Property prices in Singapore set to fall as transaction volumes dip by up to 88% in some districts

The residential property market in Singapore is too hot and set for a correction in coming months, according to analysts.

Industry experts say prices are already reaching a plateau and transaction volumes are slowing. Some districts have seen transactions drop by up to 88%.
 
Figures from the Singapore Institute of Surveyors and Valuers (SISV) show that there were only 899 caveats lodged for condominiums in the first three weeks of May compared with 3,060 in April.
 
And although new condominium projects are still doing well, property agents said homes sales in the secondary or resale market have dropped by up to 20% recently.
 
According to the Dennis Wee Group buyers are becoming more cautious. ‘Instead of seeing a 30% increase in transactions as in the month before, I only saw a marginal 3.5% increase,’ said Chris Koh, director at Dennis Wee Properties.
 
‘A lot of buyers are pulling their handbrakes.
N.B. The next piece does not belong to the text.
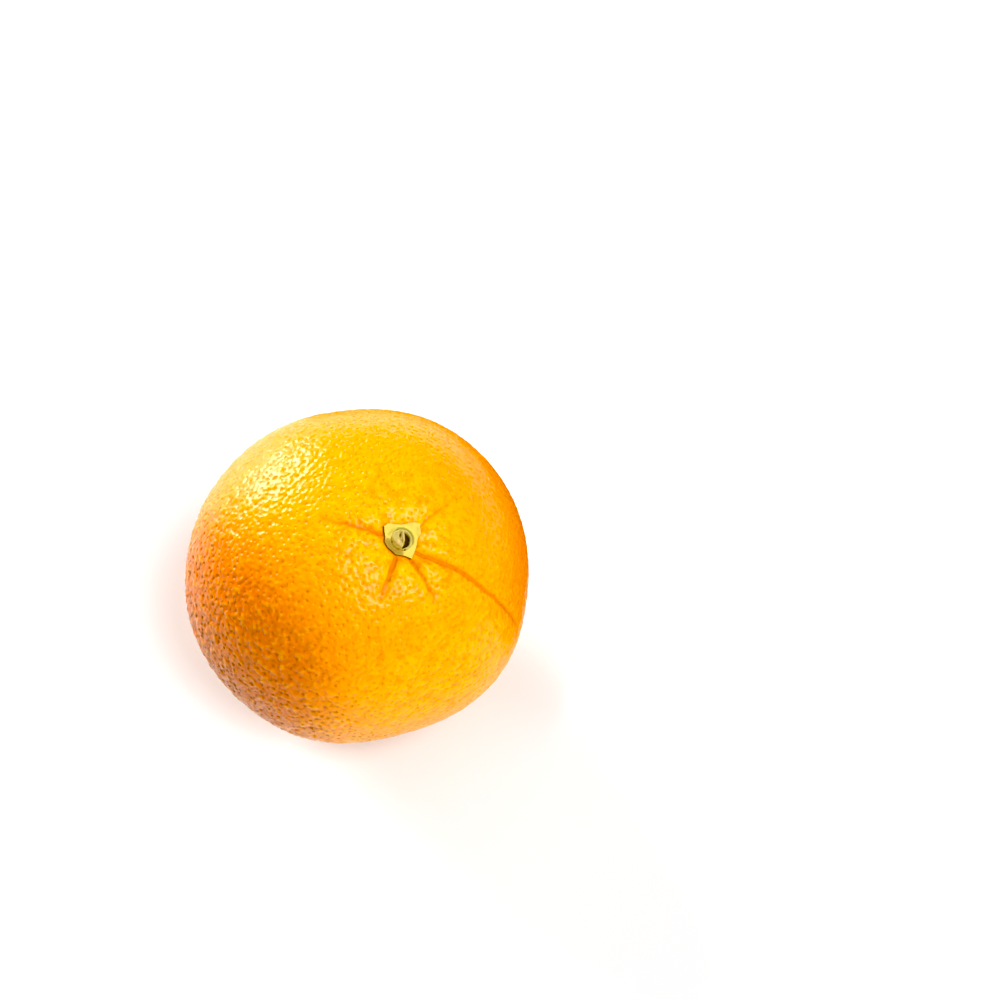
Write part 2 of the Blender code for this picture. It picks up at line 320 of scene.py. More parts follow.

What they feel today is that the seller is asking for too high a price and they are adopting a sit and wait attitude,’ he added.
 
Figures from SISV showed sales falling across various districts as of the middle of last month. The prime districts of 9, 10 and 11 saw a massive 76% drop, while the downtown city area saw the sharpest decline of 88%.
 
It is also taking longer to close a transaction, according to ECG Property. A deal that used to take about 45 days is now up to 80 days.
 
Analysts expect the market correction to last between three and six months and some said home prices could fall by an average of 3 to 5%. Some banks may simply not lend at current asking prices, according to Eric Cheng, chief executive officer of ECG Property.
 
‘That also shows that these prices could be a speculation price instead of a true reflection price. I think the market is going through a slight correction,’ he said.
 
Analysts said prices may also be capped by more land supply due to be released by the Government. Other risk factors include volatile stock markets and the European debt crisis.